Soul Mates & Sopaipillas

A mellow evening welcomes us as the sun sets slowly over the Sandia Mountains. We're winding our way through Old Town Albuquerque toward one of our favorite restaurants, Monica's El Portal. We're in search of some delicious oxymoronic food: Old New Mexican.

The byway is busy with peds like us: The chatter of children is everywhere, mostly in Spanish. We window-shop --- pottery and beads, turquoise and silver, images and icons. Hand-crafted by artisans and reasonably priced; our slender sales resistance weakens and wanes. Eventually we reach Monica's, seat ourselves by a window with lace curtains, and wait for our first basket of fresh chips. You can have any salsa you'd like, as long as it's Monica's. It's hot, about an 8 on a fire scale of 10, yet you can still taste the delicate edge of cilantro.

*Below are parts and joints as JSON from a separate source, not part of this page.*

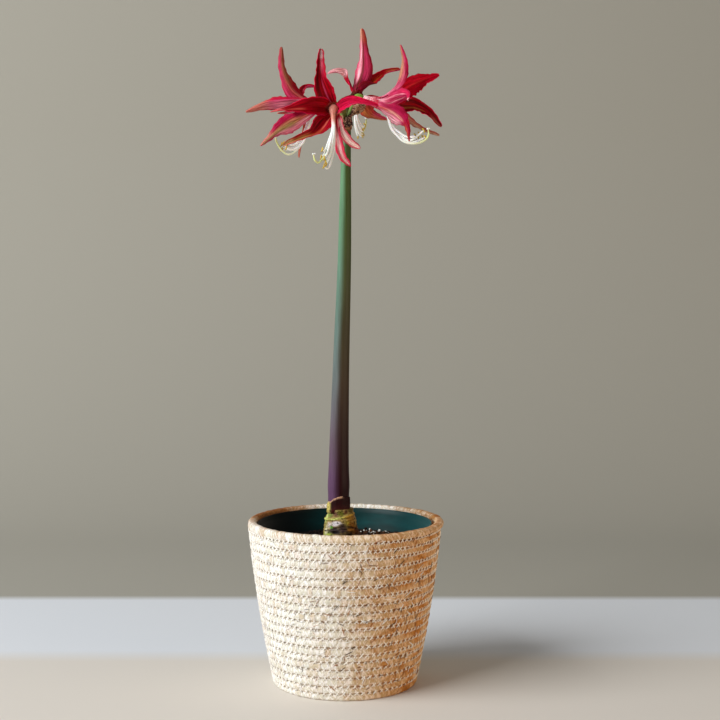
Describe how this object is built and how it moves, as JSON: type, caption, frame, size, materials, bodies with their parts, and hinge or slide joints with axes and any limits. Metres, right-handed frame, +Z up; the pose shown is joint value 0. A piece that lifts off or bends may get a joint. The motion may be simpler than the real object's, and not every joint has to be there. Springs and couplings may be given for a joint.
{
  "type": "potted amaryllis",
  "caption": "Amaryllis in bloom: slim-petalled crimson flowers on a tall stalk, its bulb in a green grower's pot of soil inside a coiled straw basket.",
  "frame": {"origin": "middle of the basket's underside, where it stands on a table", "axes": "+Z up along the stalk; -Y is the side that the plant is mostly seen from, with +X to the right"},
  "size_m": [0.1901, 0.1884, 0.6402],
  "materials": {
    "straw": "matte",
    "pot_plastic": "satin",
    "soil": "matte",
    "bulb": "satin",
    "stalk": "satin",
    "dry_bract": "matte",
    "tepal": "satin",
    "filament": "satin"
  },
  "bodies": {
    "root": {"basket": "straw", "grow_pot": "pot_plastic", "soil": "soil", "bulb": "bulb", "scape": "stalk", "spathe": "dry_bract", "bloom_front": "tepal", "stamens_front": "filament", "bloom_left": "tepal", "stamens_left": "filament", "bloom_right": "tepal", "stamens_right": "filament", "bloom_back": "tepal", "stamens_back": "filament"}
  },
  "joints": []
}
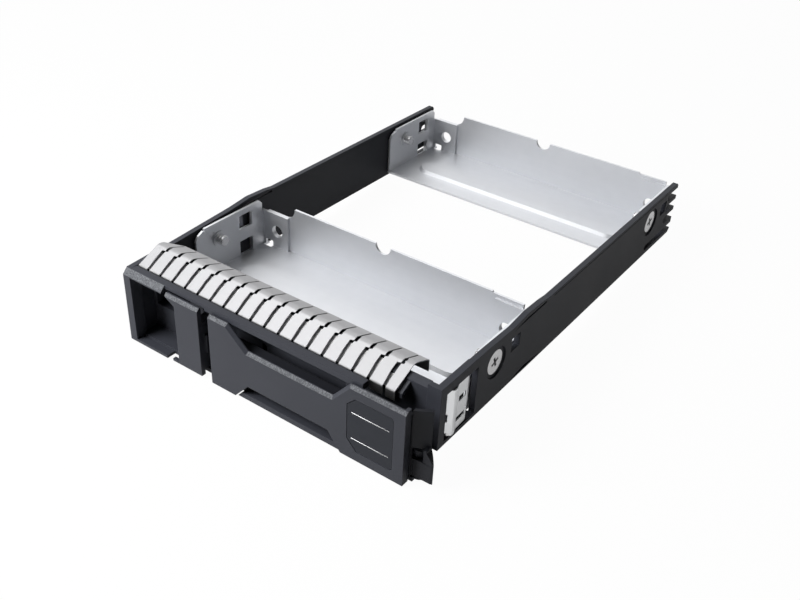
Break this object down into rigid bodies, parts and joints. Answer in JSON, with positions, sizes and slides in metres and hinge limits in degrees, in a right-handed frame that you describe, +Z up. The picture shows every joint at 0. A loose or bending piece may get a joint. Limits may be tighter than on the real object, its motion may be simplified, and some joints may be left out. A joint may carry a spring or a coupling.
{
  "type": "drive carrier",
  "caption": "Black 3.5-inch drive tray with an ejector lever, a release button, a bright contact finger strip and two sheet-metal pans.",
  "frame": {"origin": "the bezel's lower left front corner, as seen from the front with the open side up", "axes": "+X to the right along the bezel, +Y to the rear along the rails, +Z up out of the open side"},
  "size_m": [0.1088, 0.1599, 0.0287],
  "materials": {
    "black_plastic": "fine texture",
    "black_plastic_face": "satin",
    "bright_spring_steel": "bright",
    "galvanised_sheet": "satin zinc",
    "plated_screw": "bright zinc",
    "label_grey": "satin"
  },
  "bodies": {
    "frame": {"carrier_frame": "black_plastic", "finger_strip": "bright_spring_steel", "side_spring": "bright_spring_steel", "front_bracket": "galvanised_sheet", "rear_bracket": "galvanised_sheet", "screw_front_left": "plated_screw", "screw_front_right": "plated_screw", "screw_rear_left": "plated_screw", "screw_rear_right": "plated_screw", "lever_pin": "plated_screw", "kick_spring": "bright_spring_steel", "button_pin": "plated_screw", "button_spring": "bright_spring_steel"},
    "lever": {"lever_arm": "black_plastic", "lever_face": "black_plastic_face", "label_inlay": "label_grey"},
    "latch": {"release_button": "black_plastic_face"}
  },
  "joints": [
    {"name": "lever_hinge", "type": "hinge", "parent": "frame", "child": "lever", "pos_m": [0.103, 0.0063, 0.005], "axis": [0, 0, 1], "range_deg": [0, 45]},
    {"name": "button_hinge", "type": "hinge", "parent": "frame", "child": "latch", "pos_m": [0.0286, 0.0066, 0.01], "axis": [0, 0, -1], "range_deg": [0, 7], "stiffness_Nm_per_rad": 0.02}
  ]
}
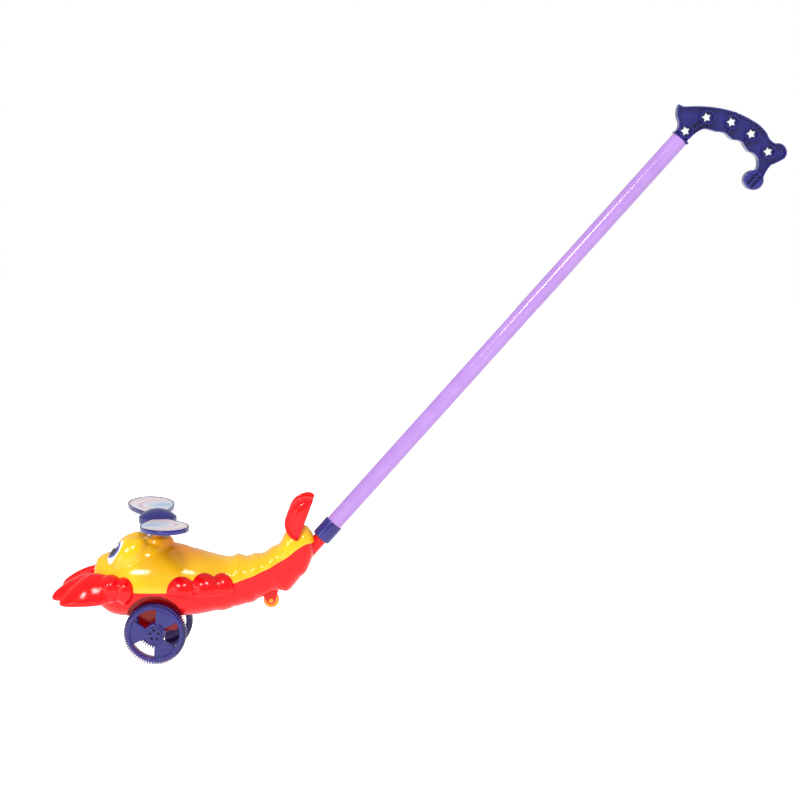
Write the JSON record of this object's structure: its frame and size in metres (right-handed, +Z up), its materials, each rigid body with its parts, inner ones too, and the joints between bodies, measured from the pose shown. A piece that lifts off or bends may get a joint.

We nosh on chips and salsa (complementary), carne adovado (a house specialty), frijoles refritos (crispy out, soft in), and sopaipillas (five of them, all complementary, perched next to a squeeze bottle of honey). Our total indulgence, including tip, will run about $20 this evening. We'll be sated and stuffed as we wander back through Old Town after dinner.

Soul-mates. That's what we are this evening, as a perfect fall day in New Mexico yields gradually to the risen moon. Sharply outlined peaks tower over us. The chatter of children has moved indoors, now joined by the clink of dinner dishes. We are lazy and well-fed with no schedule to keep, thirty years together and much in love. Why did we approach our grandparenting years before figuring out life/work balance? Are we slow learners?

We have another book releasing soon, "The Soul-Mate Marriage," and we'll be busy promoting it, traveling to speak and work, but that is for another day. Tonight we are merely soul-mates, not authors or speakers. Tonight we are full up on sopaipillas, carbed out on comfort food and feelin' no pain. Nondescript and anonymous, we are just two more tourists here.

But tonight, if we could be anywhere on earth, it would be just down the street from Monica's El Portal, talking softly and walking side-by-side through Old Town. We linger, savor, sample, stop, celebrate. Far up above --- la luna, semi-circular and self-satisfied, whispers to us and we can almost hear it.

Goodnight, moon.

(This encore edition post originally published in October, 2008.)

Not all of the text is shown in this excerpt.